Now the question. I have just changed jobs quite radically although still in education. I find the current post a considerable challenge but one that gets me into school earlier and leaving later than my previous one (and that with joy, not dread). I need to make things happen in a whole school way because that’s my remit. I have read, studied and contributed to, a vast amount of work on reform and management in schools and yet there is one element sometimes mentioned but rarely explored. Currently, it comes to me as a research question but also as a daily experience. So “to what extent does culture drive change?”. There it is! I go to my place and find there is less support for a learning culture than I would like. I can’t get into the reforms until I get the community response behind them. If parents see no value in education then all my words are of no use. I’m not sure I have the answer but now at least I have the question.
So, add number 6 – developing a learning culture in the suburb.

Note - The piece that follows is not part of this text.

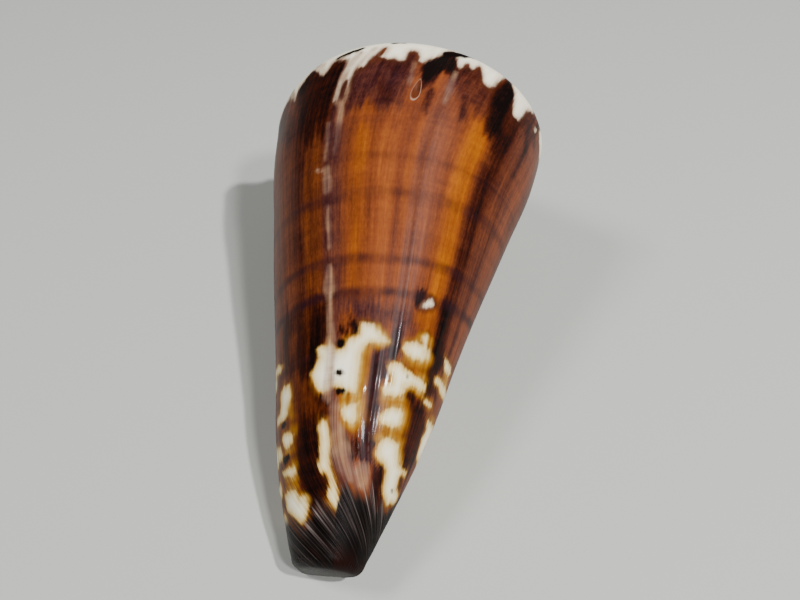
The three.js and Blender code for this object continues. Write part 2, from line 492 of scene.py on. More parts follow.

You often quote, with admiration, the Scandinavian and SE Asian reforms and successes. I would guess that their societies are more fully behind reform than some of ours. BTW, if you do know the secret formula please DM it – it’ll save me a lot of thinking I can use elsewhere.
Darcy Moore
Paul,
I agree. Our attitudes towards learning and education concern me more than any other point in my list: http://darcymoore.net/2012/02/08/all-our-jobs/
@Darcy1968
Lloyd Bowen
I agree with the majority but not the entirety of your points made. In particular I like point two. How we initially train and then develop teachers is of essential importance in improving the learning outcomes of students.